MATERIAL:
:::

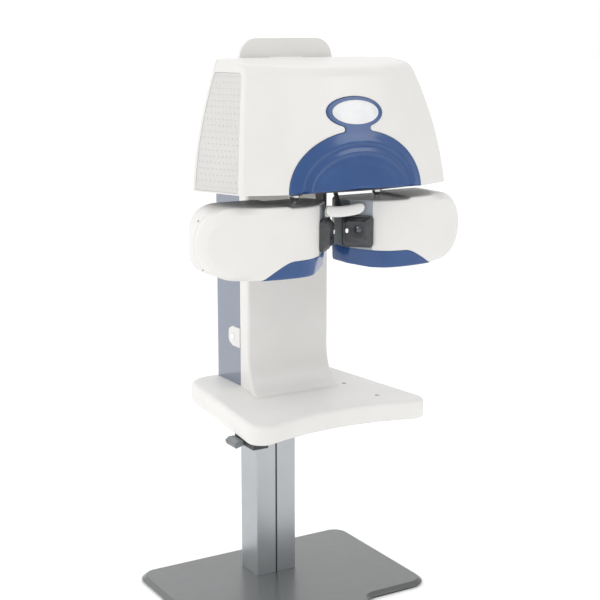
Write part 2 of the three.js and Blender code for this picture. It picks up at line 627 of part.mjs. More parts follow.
// The bottom cover's upper edge in front view, from the inner end to where it meets the bottom.
function coverEdge(shift) {
  const { blueTop: z } = head;
  const edge = [[-5, z + 14], [20, z + 10], [35, z + 7], [70, z + 3], [110, z + 1], [150, z + 0.5],
    [168, z - 1], [184, z - 8], [199, z - 14], [215, z - 24], [233, z - 35], [251, head.bottom - 3]];
  return flat(edge.map(([x, height]) => [x, height + shift]));
}
function coverPrism(shift) {
  const bottom = flat([[251, head.bottom - 30], [-5, head.bottom - 30]]);
  return prism("y", [...coverEdge(shift), ...bottom].reverse(), -460, head.rearY + 10);
}

// The window's own axes: it faces 45 degrees inwards.
const across = new THREE.Vector3(Math.SQRT1_2, -Math.SQRT1_2, 0);
const inwards = new THREE.Vector3(Math.SQRT1_2, Math.SQRT1_2, 0);
const eyePoint = (depth, side = 0, rise = 0) => {
  const p = new THREE.Vector3(eye.x, eye.y, eye.z).addScaledVector(inwards, depth).addScaledVector(across, side);
  return [p.x, p.y, p.z + rise];
};
// A rounded square ring that faces along the window's axis.
const windowRing = (half, side, depth) => rounded(rectangle(half, half, bezel.corner), 3)
  .map((p) => new THREE.Vector3(...eyePoint(depth, side + p.x, bezel.rise + p.y)));

function makeHeadShells() {
  const shell = headSolid(0).subtract(headSolid(wall));
  const { parting, innerParting, wrapX } = head;
  const behind = (shift) => block([wrapX - shift, parting - shift, 800], [500, 0, 1200])
    .add(block([-50, innerParting - shift, 800], [wrapX + 1, 0, 1200]));
  const spindleHole = rod([spindle.x, spindle.y, 1030], [spindle.x, spindle.y, 1080], 9, 12);
  const windowHole = rod(eyePoint(-20), eyePoint(28), 25, 16);
  putPair("head_rear_shell", shell.intersect(behind(0)).subtract(spindleHole), white);
  const frontPart = shell.subtract(behind(gap)).subtract(windowHole);
  putPair("head_front_shell", frontPart.subtract(coverPrism(gap)).subtract(spindleHole), white);
  putPair("head_bottom_cover", frontPart.intersect(coverPrism(0)), blue);
}

function makeWindows() {
  const frame = loft([
    windowRing(bezel.frontHalf, bezel.frontSide, bezel.front),
    windowRing(bezel.half, bezel.side, bezel.shoulder),
    windowRing(bezel.half, bezel.side, bezel.back),
  ], (p) => new THREE.Vector2(p.x * Math.SQRT1_2 - p.y * Math.SQRT1_2, p.z));
  const lensSeat = rod(eyePoint(-25), eyePoint(25), eye.lensRadius + gap, 20);
  const { side, rise, radius } = eyeLamp;
  const lampAt = (near, far, r) => rod(eyePoint(near, side, rise), eyePoint(far, side, rise), r, 10);
  const lampSeat = lampAt(bezel.front - 5, bezel.front + 5, radius + gap);
  putPair("window_bezel", frame.subtract(lensSeat).subtract(lampSeat), blackPlastic);
  putPair("window_lens", rod(eyePoint(eye.lensFront), eyePoint(eye.lensBack), eye.lensRadius, 20), glass);
  putPair("window_lamp", lampAt(bezel.front - 1, bezel.front + 4.6, radius), lamp);
}

// Inside each head: an objective, a disc of trial lenses that turns below the optical axis, the
// frame that carries them, and a target display.
function makeHeadInsides() {
  const objective = rod(eyePoint(16.5), eyePoint(34), 17, 16);
  putPair("objective_barrel", objective.subtract(rod(eyePoint(10), eyePoint(40), 14, 16)), blackPlastic);

  const { drop, near, far, radius, cells, cellReach, cellRadius } = lensDisc;
  const disc = rod(eyePoint(near, 0, drop), eyePoint(far, 0, drop), radius, 24);
  const openings = Array.from({ length: cells }, (_, i) => {
    const angle = (2 * Math.PI * i) / cells;
    const [side, rise] = [cellReach * Math.sin(angle), drop + cellReach * Math.cos(angle)];
    return rod(eyePoint(near - 6, side, rise), eyePoint(far + 10, side, rise), cellRadius, 10);
  });
  const hub = rod(eyePoint(near - 6, 0, drop), eyePoint(far + 10, 0, drop), 4.3, 10);
  putPair("trial_lens_disc", [...openings, hub].reduce((solid, cut) => solid.subtract(cut), disc), aluminium);

  const axle = rod(eyePoint(near - 2, 0, drop), eyePoint(far + 12, 0, drop), 4, 10);
  const plateCorners = [[48, -26], [48, 26], [52, 26], [52, -26]].map(([depth, side]) => eyePoint(depth, side));
  const plate = prism("z", flat(plateCorners), 930, 1044);
  const foot = block([70, -330, 905], [230, -262, 909]);
  const post = block([105, -300, 905], [125, -280, 1046]);
  const arm = block([60, -325, 1040], [180, -275, 1046]);
  const boss = rod([spindle.x, spindle.y, 1030], [spindle.x, spindle.y, 1052], 13, 16);
  const bore = rod([spindle.x, spindle.y, 1020], [spindle.x, spindle.y, 1060], 6.3, 16);
  const frame = [plate, foot, post, arm, boss].reduce((solid, piece) => solid.add(piece), axle).subtract(bore);
  putPair("head_frame", frame, aluminium);
  putPair("target_display", block([190, -372, 940], [196, -290, 1020]), glass);
}

// The carriages slide on the rails and hold the spindles that the heads hang from.
function makeCarriages() {
  const { x, y } = spindle;
  const carriage = block([x - 30, rails.frontY - 16, tray.top + 4], [x + 30, rails.rearY + 16, rails.z + 14]);
  const bores = [rails.frontY, rails.rearY].map((railY) =>
    rod([0, railY, rails.z], [300, railY, rails.z], rails.radius + 0.6, 12));
  putPair("pd_carriage", bores.reduce((solid, bore) => solid.subtract(bore), carriage), aluminium);
  const length = (low, high, radius, endRadius = radius) =>
    rod([x, y, spindle.bottom + low], [x, y, spindle.bottom + high], radius, 16, endRadius);
  const bar = length(2, 70, spindle.radius);
  const nut = length(0, 6, 9);
  const cone = length(46, 53, 6.5, spindle.capRadius);
  const cap = length(53, 59, spindle.capRadius);
  const collar = length(58, 71.7, spindle.collarRadius);
  const flange = length(71, tray.top + 4 - gap - spindle.bottom, spindle.flangeRadius);
  putPair("head_spindle", [nut, cone, cap, collar, flange].reduce((solid, piece) => solid.add(piece), bar), steel);
}

makeStand();
makeTable();
makeUpright();
makeHood();
makeHoodFrame();
makeForeheadRest();
makeHeadShells();
makeWindows();
makeHeadInsides();
makeCarriages();

export default phoropter;
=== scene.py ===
import math
import bmesh
import bpy
import numpy
from mathutils import Matrix, Vector
from mathutils.geometry import delaunay_2d_cdt


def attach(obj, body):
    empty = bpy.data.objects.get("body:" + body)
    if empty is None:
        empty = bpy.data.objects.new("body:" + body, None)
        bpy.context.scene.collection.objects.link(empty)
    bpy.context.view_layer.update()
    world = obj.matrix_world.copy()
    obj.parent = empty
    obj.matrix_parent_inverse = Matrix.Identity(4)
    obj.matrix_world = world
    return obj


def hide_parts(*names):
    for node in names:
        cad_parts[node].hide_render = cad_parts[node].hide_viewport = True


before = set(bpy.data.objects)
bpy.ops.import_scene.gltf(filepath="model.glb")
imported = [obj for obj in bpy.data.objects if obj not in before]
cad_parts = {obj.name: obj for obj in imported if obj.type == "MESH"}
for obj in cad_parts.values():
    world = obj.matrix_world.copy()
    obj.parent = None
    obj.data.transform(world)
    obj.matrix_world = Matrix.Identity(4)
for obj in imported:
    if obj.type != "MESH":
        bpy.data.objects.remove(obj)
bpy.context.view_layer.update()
mm = 0.001  # sizes below are in millimetres, meshes in metres
sides = {"left": -1, "right": 1}
print("frame loaded:", len(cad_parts), "nodes")


# camera and light
view = {"x": -1658.3, "y": -2950.2, "z": 1466.6, "turn": 30.8, "tilt": 11.8, "lens": 79.06, "sensor": 36}
studio = {
    "front": 0.72, "back": 1.35, "backFrom": (-0.5, 0.82, 0.28),
    "keyPower": 34, "keySize": 2.2, "keyPlace": (1.9, -3.0, 3.4),
    "fillPower": 15, "fillSize": 1.6, "fillPlace": (-3.2, -1.6, 2.0),
    "aim": (0, -0.2, 0.9), "floorGlow": 0.12, "floorZ": -0.0005, "floorSize": 80,
}


def aimedAt(place, target):
    return (Vector(target) - Vector(place)).to_track_quat("-Z", "Y").to_euler()


def makeCamera():
    data = bpy.data.cameras.new("viewCamera")
    data.lens = view["lens"]
    data.sensor_width = view["sensor"]
    data.clip_end = 60
    camera = bpy.data.objects.new("viewCamera", data)
    camera.location = Vector((view["x"], view["y"], view["z"])) * mm
    camera.rotation_euler = (math.radians(90 - view["tilt"]), 0, math.radians(-view["turn"]))
    bpy.context.scene.collection.objects.link(camera)
    bpy.context.scene.camera = camera


def makeAreaLight(name, power, size, place):
    data = bpy.data.lights.new(name, "AREA")
    data.shape = "SQUARE"
    data.energy = power
    data.size = size
    light = bpy.data.objects.new(name, data)
    light.location = place
    light.rotation_euler = aimedAt(place, studio["aim"])
    bpy.context.scene.collection.objects.link(light)


def makeWorld():
    world = bpy.data.worlds.new("studio")
    bpy.context.scene.world = world
    world.use_nodes = True
    nodes, links = world.node_tree.nodes, world.node_tree.links
    background = nodes["Background"]
    background.inputs["Color"].default_value = (1.0, 1.0, 1.0, 1)
    direction = nodes.new("ShaderNodeTexCoord")
    toBack = nodes.new("ShaderNodeVectorMath")
    toBack.operation = "DOT_PRODUCT"
    toBack.inputs[1].default_value = studio["backFrom"]
    level = nodes.new("ShaderNodeMapRange")
    level.interpolation_type = "SMOOTHSTEP"
    level.inputs["From Min"].default_value = -0.35
    level.inputs["From Max"].default_value = 0.95
    level.inputs["To Min"].default_value = studio["front"]
    level.inputs["To Max"].default_value = studio["back"]
    links.new(direction.outputs["Generated"], toBack.inputs[0])
    links.new(toBack.outputs["Value"], level.inputs["Value"])
    links.new(level.outputs["Result"], background.inputs["Strength"])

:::

Look at the material above and copy, word for word, its lines from the first through the one containing "bezel.rise + p.y)));".

SOLUTION FOR THIS TASK:
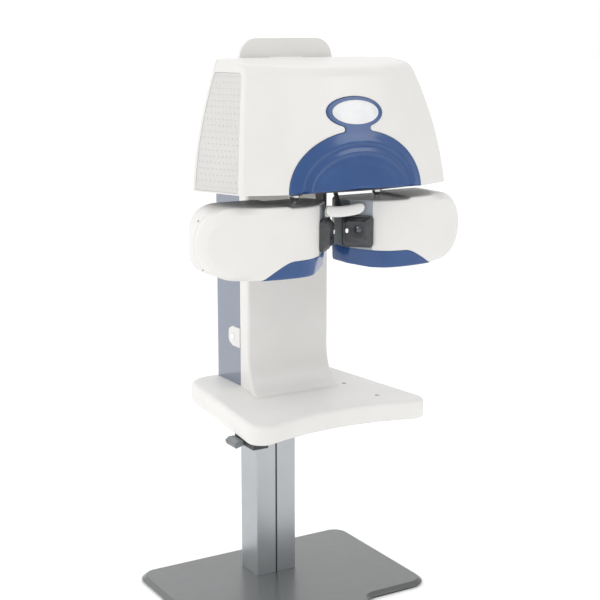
Write part 2 of the three.js and Blender code for this picture. It picks up at line 627 of part.mjs. More parts follow.
// The bottom cover's upper edge in front view, from the inner end to where it meets the bottom.
function coverEdge(shift) {
  const { blueTop: z } = head;
  const edge = [[-5, z + 14], [20, z + 10], [35, z + 7], [70, z + 3], [110, z + 1], [150, z + 0.5],
    [168, z - 1], [184, z - 8], [199, z - 14], [215, z - 24], [233, z - 35], [251, head.bottom - 3]];
  return flat(edge.map(([x, height]) => [x, height + shift]));
}
function coverPrism(shift) {
  const bottom = flat([[251, head.bottom - 30], [-5, head.bottom - 30]]);
  return prism("y", [...coverEdge(shift), ...bottom].reverse(), -460, head.rearY + 10);
}

// The window's own axes: it faces 45 degrees inwards.
const across = new THREE.Vector3(Math.SQRT1_2, -Math.SQRT1_2, 0);
const inwards = new THREE.Vector3(Math.SQRT1_2, Math.SQRT1_2, 0);
const eyePoint = (depth, side = 0, rise = 0) => {
  const p = new THREE.Vector3(eye.x, eye.y, eye.z).addScaledVector(inwards, depth).addScaledVector(across, side);
  return [p.x, p.y, p.z + rise];
};
// A rounded square ring that faces along the window's axis.
const windowRing = (half, side, depth) => rounded(rectangle(half, half, bezel.corner), 3)
  .map((p) => new THREE.Vector3(...eyePoint(depth, side + p.x, bezel.rise + p.y)));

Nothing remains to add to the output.